In establishing the Robodebt Commission, our society’s natural focus on individual responsibility has come to the fore. Calls were being made before the Commission was established for individual heads to roll. Letters patent for the Commission direct it to explore the role played by ‘those in a position of seniority’.

The focus on individuals is appropriate, but it is not enough. Behind Robodebt lies a deeper story of how the blend, balance and clarity of individual and collective responsibilities within government failed to serve the people of Australia well. To focus on one, without addressing the other, would be a grievous error.

In responding to the Robodebt Commission, one approach would be for government to quarantine corrective action to the agencies involved. This should be resisted. There are, of course, unique elements to Robodebt. But most of the issues it has revealed (including the cultural ones) are endemic and something that no senior public servant or minister can afford to ignore. As many senior public servants privately admit, there but for the grace of God go I. 

The confused individual and collective responsibilities on show at the Commission stand as a stark lesson for the future. Government needs to embark on a serious reflection on what blend and balance of individual and collective responsibilities best supports the development and delivery of policy, and how to implement these effectively.
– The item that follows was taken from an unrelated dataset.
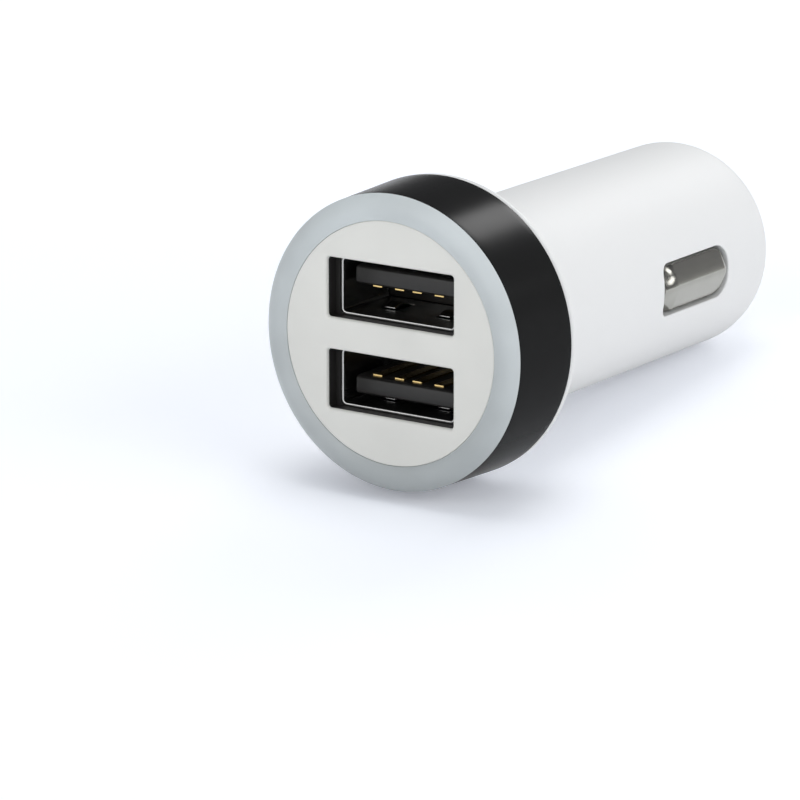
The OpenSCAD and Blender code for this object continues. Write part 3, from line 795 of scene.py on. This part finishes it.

This reflection should be practically focussed and should recognise that government does not operate in the best of circumstances. But it should also pass a tough ruler over current practice and culture, and how it can be improved.

Identifying and shifting to better practice will likely require changes to some longstanding public service and ministerial behaviours. The stakes are high, and the issues involved complex. In a world addicted to haste, this process should not be unduly rushed.

On this score, at least, early signs from government are positive.